**Task instructions**
Write out each line of the material again, word for word.

**Given data**

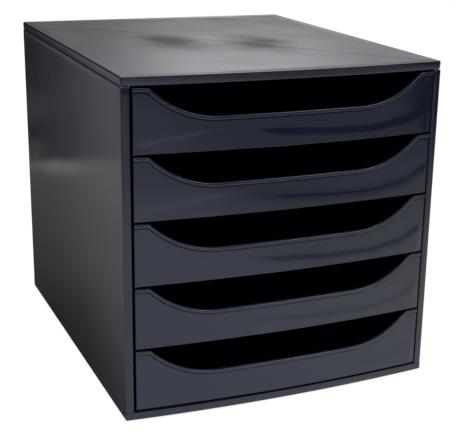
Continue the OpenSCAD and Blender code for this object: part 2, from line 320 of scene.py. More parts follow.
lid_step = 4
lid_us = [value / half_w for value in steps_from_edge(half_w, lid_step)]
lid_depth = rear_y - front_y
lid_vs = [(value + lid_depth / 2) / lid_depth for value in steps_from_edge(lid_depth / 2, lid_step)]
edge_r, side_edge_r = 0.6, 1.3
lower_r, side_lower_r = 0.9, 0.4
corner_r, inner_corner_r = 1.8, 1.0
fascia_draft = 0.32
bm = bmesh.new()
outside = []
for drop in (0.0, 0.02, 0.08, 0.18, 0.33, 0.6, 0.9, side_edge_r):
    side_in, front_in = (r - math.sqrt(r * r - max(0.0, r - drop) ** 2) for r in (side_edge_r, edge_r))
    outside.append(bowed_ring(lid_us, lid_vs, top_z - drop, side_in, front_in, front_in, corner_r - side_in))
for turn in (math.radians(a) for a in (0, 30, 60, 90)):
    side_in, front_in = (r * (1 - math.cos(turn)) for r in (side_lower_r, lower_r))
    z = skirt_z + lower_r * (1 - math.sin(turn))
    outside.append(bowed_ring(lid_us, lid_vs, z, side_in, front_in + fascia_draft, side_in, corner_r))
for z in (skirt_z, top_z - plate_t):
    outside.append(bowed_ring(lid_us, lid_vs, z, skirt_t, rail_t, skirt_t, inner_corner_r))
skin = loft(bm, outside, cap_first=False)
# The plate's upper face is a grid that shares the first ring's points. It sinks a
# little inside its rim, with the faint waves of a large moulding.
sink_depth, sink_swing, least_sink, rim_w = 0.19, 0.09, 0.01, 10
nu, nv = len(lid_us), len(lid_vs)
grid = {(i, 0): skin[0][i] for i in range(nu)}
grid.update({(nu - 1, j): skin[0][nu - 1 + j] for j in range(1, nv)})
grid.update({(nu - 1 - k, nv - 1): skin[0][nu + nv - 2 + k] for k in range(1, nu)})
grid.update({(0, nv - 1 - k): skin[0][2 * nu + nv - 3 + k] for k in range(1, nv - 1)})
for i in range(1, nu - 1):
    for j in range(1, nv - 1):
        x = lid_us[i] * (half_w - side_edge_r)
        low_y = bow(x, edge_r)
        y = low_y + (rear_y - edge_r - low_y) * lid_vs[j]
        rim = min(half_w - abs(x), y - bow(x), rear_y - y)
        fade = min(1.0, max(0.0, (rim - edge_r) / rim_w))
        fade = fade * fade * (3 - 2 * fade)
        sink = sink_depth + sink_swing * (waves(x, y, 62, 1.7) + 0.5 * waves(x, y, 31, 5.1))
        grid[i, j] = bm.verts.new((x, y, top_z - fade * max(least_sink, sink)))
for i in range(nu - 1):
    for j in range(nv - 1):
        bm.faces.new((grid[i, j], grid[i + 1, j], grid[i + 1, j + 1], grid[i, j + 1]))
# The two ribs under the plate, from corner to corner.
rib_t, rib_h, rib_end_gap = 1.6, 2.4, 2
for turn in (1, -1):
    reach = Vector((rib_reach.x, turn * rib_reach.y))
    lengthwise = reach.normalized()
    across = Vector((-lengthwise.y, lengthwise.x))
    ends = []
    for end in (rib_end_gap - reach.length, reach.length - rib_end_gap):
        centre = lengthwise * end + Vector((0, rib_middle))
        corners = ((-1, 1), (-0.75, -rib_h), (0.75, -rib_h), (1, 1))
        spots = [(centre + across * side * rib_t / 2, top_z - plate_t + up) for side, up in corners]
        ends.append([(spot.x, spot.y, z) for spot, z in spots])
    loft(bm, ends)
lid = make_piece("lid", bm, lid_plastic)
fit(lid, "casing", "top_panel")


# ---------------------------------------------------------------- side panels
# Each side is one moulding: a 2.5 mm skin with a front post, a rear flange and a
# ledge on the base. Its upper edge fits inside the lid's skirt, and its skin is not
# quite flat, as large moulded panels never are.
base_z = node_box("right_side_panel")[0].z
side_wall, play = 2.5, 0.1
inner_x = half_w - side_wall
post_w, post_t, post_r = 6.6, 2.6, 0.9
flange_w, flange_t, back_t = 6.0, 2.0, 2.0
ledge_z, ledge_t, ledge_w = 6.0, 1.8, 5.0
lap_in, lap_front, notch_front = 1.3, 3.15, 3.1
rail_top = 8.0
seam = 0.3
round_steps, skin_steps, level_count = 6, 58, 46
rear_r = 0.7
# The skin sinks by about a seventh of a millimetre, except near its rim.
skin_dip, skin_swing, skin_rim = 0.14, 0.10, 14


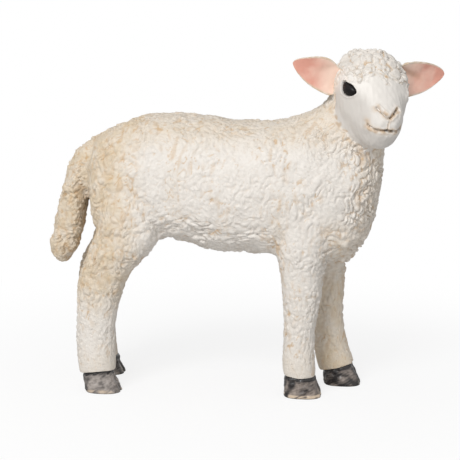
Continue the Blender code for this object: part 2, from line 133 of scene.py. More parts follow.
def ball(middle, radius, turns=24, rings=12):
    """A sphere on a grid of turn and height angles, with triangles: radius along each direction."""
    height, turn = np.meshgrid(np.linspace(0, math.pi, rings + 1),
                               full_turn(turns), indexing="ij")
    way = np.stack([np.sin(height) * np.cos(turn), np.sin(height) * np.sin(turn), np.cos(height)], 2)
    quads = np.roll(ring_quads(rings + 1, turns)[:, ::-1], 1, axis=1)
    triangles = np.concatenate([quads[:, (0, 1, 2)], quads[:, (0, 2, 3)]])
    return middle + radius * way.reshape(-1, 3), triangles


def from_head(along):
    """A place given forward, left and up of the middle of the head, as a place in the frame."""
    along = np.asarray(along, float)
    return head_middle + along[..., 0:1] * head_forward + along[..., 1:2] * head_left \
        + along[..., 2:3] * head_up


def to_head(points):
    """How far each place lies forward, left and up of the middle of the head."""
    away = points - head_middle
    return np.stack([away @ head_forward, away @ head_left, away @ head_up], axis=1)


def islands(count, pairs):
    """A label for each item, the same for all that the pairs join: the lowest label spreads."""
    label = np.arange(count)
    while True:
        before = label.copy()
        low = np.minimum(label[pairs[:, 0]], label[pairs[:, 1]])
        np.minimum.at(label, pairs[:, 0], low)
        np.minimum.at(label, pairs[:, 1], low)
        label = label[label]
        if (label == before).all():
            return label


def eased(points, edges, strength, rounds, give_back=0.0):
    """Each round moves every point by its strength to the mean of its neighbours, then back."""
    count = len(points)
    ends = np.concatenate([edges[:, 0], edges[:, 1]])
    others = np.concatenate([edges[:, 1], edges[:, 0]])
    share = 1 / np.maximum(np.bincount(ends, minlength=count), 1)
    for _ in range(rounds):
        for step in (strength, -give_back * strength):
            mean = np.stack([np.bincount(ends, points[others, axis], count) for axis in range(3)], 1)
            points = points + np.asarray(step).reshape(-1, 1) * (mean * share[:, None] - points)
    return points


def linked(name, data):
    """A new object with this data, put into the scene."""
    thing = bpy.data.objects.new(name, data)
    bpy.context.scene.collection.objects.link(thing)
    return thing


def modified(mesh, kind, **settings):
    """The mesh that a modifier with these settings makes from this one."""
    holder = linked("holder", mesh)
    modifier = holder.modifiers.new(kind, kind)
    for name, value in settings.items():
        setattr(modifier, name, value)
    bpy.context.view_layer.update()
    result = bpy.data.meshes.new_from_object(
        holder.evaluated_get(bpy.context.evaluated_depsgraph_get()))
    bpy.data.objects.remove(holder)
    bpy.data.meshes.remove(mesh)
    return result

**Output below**
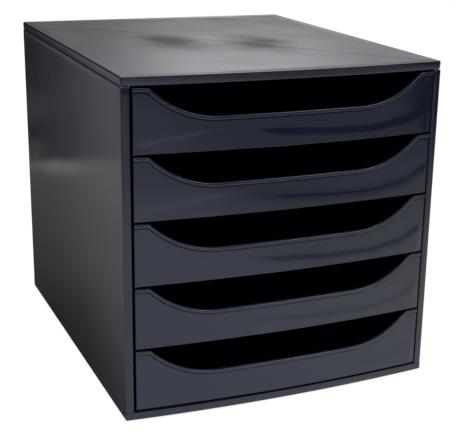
Continue the OpenSCAD and Blender code for this object: part 2, from line 320 of scene.py. More parts follow.
lid_step = 4
lid_us = [value / half_w for value in steps_from_edge(half_w, lid_step)]
lid_depth = rear_y - front_y
lid_vs = [(value + lid_depth / 2) / lid_depth for value in steps_from_edge(lid_depth / 2, lid_step)]
edge_r, side_edge_r = 0.6, 1.3
lower_r, side_lower_r = 0.9, 0.4
corner_r, inner_corner_r = 1.8, 1.0
fascia_draft = 0.32
bm = bmesh.new()
outside = []
for drop in (0.0, 0.02, 0.08, 0.18, 0.33, 0.6, 0.9, side_edge_r):
    side_in, front_in = (r - math.sqrt(r * r - max(0.0, r - drop) ** 2) for r in (side_edge_r, edge_r))
    outside.append(bowed_ring(lid_us, lid_vs, top_z - drop, side_in, front_in, front_in, corner_r - side_in))
for turn in (math.radians(a) for a in (0, 30, 60, 90)):
    side_in, front_in = (r * (1 - math.cos(turn)) for r in (side_lower_r, lower_r))
    z = skirt_z + lower_r * (1 - math.sin(turn))
    outside.append(bowed_ring(lid_us, lid_vs, z, side_in, front_in + fascia_draft, side_in, corner_r))
for z in (skirt_z, top_z - plate_t):
    outside.append(bowed_ring(lid_us, lid_vs, z, skirt_t, rail_t, skirt_t, inner_corner_r))
skin = loft(bm, outside, cap_first=False)
# The plate's upper face is a grid that shares the first ring's points. It sinks a
# little inside its rim, with the faint waves of a large moulding.
sink_depth, sink_swing, least_sink, rim_w = 0.19, 0.09, 0.01, 10
nu, nv = len(lid_us), len(lid_vs)
grid = {(i, 0): skin[0][i] for i in range(nu)}
grid.update({(nu - 1, j): skin[0][nu - 1 + j] for j in range(1, nv)})
grid.update({(nu - 1 - k, nv - 1): skin[0][nu + nv - 2 + k] for k in range(1, nu)})
grid.update({(0, nv - 1 - k): skin[0][2 * nu + nv - 3 + k] for k in range(1, nv - 1)})
for i in range(1, nu - 1):
    for j in range(1, nv - 1):
        x = lid_us[i] * (half_w - side_edge_r)
        low_y = bow(x, edge_r)
        y = low_y + (rear_y - edge_r - low_y) * lid_vs[j]
        rim = min(half_w - abs(x), y - bow(x), rear_y - y)
        fade = min(1.0, max(0.0, (rim - edge_r) / rim_w))
        fade = fade * fade * (3 - 2 * fade)
        sink = sink_depth + sink_swing * (waves(x, y, 62, 1.7) + 0.5 * waves(x, y, 31, 5.1))
        grid[i, j] = bm.verts.new((x, y, top_z - fade * max(least_sink, sink)))
for i in range(nu - 1):
    for j in range(nv - 1):
        bm.faces.new((grid[i, j], grid[i + 1, j], grid[i + 1, j + 1], grid[i, j + 1]))
# The two ribs under the plate, from corner to corner.
rib_t, rib_h, rib_end_gap = 1.6, 2.4, 2
for turn in (1, -1):
    reach = Vector((rib_reach.x, turn * rib_reach.y))
    lengthwise = reach.normalized()
    across = Vector((-lengthwise.y, lengthwise.x))
    ends = []
    for end in (rib_end_gap - reach.length, reach.length - rib_end_gap):
        centre = lengthwise * end + Vector((0, rib_middle))
        corners = ((-1, 1), (-0.75, -rib_h), (0.75, -rib_h), (1, 1))
        spots = [(centre + across * side * rib_t / 2, top_z - plate_t + up) for side, up in corners]
        ends.append([(spot.x, spot.y, z) for spot, z in spots])
    loft(bm, ends)
lid = make_piece("lid", bm, lid_plastic)
fit(lid, "casing", "top_panel")


# ---------------------------------------------------------------- side panels
# Each side is one moulding: a 2.5 mm skin with a front post, a rear flange and a
# ledge on the base. Its upper edge fits inside the lid's skirt, and its skin is not
# quite flat, as large moulded panels never are.
base_z = node_box("right_side_panel")[0].z
side_wall, play = 2.5, 0.1
inner_x = half_w - side_wall
post_w, post_t, post_r = 6.6, 2.6, 0.9
flange_w, flange_t, back_t = 6.0, 2.0, 2.0
ledge_z, ledge_t, ledge_w = 6.0, 1.8, 5.0
lap_in, lap_front, notch_front = 1.3, 3.15, 3.1
rail_top = 8.0
seam = 0.3
round_steps, skin_steps, level_count = 6, 58, 46
rear_r = 0.7
# The skin sinks by about a seventh of a millimetre, except near its rim.
skin_dip, skin_swing, skin_rim = 0.14, 0.10, 14


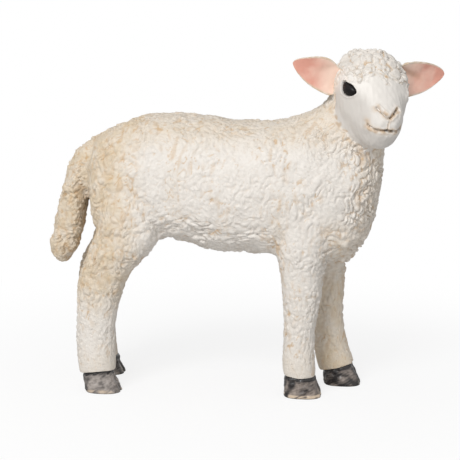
Continue the Blender code for this object: part 2, from line 133 of scene.py. More parts follow.
def ball(middle, radius, turns=24, rings=12):
    """A sphere on a grid of turn and height angles, with triangles: radius along each direction."""
    height, turn = np.meshgrid(np.linspace(0, math.pi, rings + 1),
                               full_turn(turns), indexing="ij")
    way = np.stack([np.sin(height) * np.cos(turn), np.sin(height) * np.sin(turn), np.cos(height)], 2)
    quads = np.roll(ring_quads(rings + 1, turns)[:, ::-1], 1, axis=1)
    triangles = np.concatenate([quads[:, (0, 1, 2)], quads[:, (0, 2, 3)]])
    return middle + radius * way.reshape(-1, 3), triangles


def from_head(along):
    """A place given forward, left and up of the middle of the head, as a place in the frame."""
    along = np.asarray(along, float)
    return head_middle + along[..., 0:1] * head_forward + along[..., 1:2] * head_left \
        + along[..., 2:3] * head_up


def to_head(points):
    """How far each place lies forward, left and up of the middle of the head."""
    away = points - head_middle
    return np.stack([away @ head_forward, away @ head_left, away @ head_up], axis=1)


def islands(count, pairs):
    """A label for each item, the same for all that the pairs join: the lowest label spreads."""
    label = np.arange(count)
    while True:
        before = label.copy()
        low = np.minimum(label[pairs[:, 0]], label[pairs[:, 1]])
        np.minimum.at(label, pairs[:, 0], low)
        np.minimum.at(label, pairs[:, 1], low)
        label = label[label]
        if (label == before).all():
            return label


def eased(points, edges, strength, rounds, give_back=0.0):
    """Each round moves every point by its strength to the mean of its neighbours, then back."""
    count = len(points)
    ends = np.concatenate([edges[:, 0], edges[:, 1]])
    others = np.concatenate([edges[:, 1], edges[:, 0]])
    share = 1 / np.maximum(np.bincount(ends, minlength=count), 1)
    for _ in range(rounds):
        for step in (strength, -give_back * strength):
            mean = np.stack([np.bincount(ends, points[others, axis], count) for axis in range(3)], 1)
            points = points + np.asarray(step).reshape(-1, 1) * (mean * share[:, None] - points)
    return points


def linked(name, data):
    """A new object with this data, put into the scene."""
    thing = bpy.data.objects.new(name, data)
    bpy.context.scene.collection.objects.link(thing)
    return thing


def modified(mesh, kind, **settings):
    """The mesh that a modifier with these settings makes from this one."""
    holder = linked("holder", mesh)
    modifier = holder.modifiers.new(kind, kind)
    for name, value in settings.items():
        setattr(modifier, name, value)
    bpy.context.view_layer.update()
    result = bpy.data.meshes.new_from_object(
        holder.evaluated_get(bpy.context.evaluated_depsgraph_get()))
    bpy.data.objects.remove(holder)
    bpy.data.meshes.remove(mesh)
    return result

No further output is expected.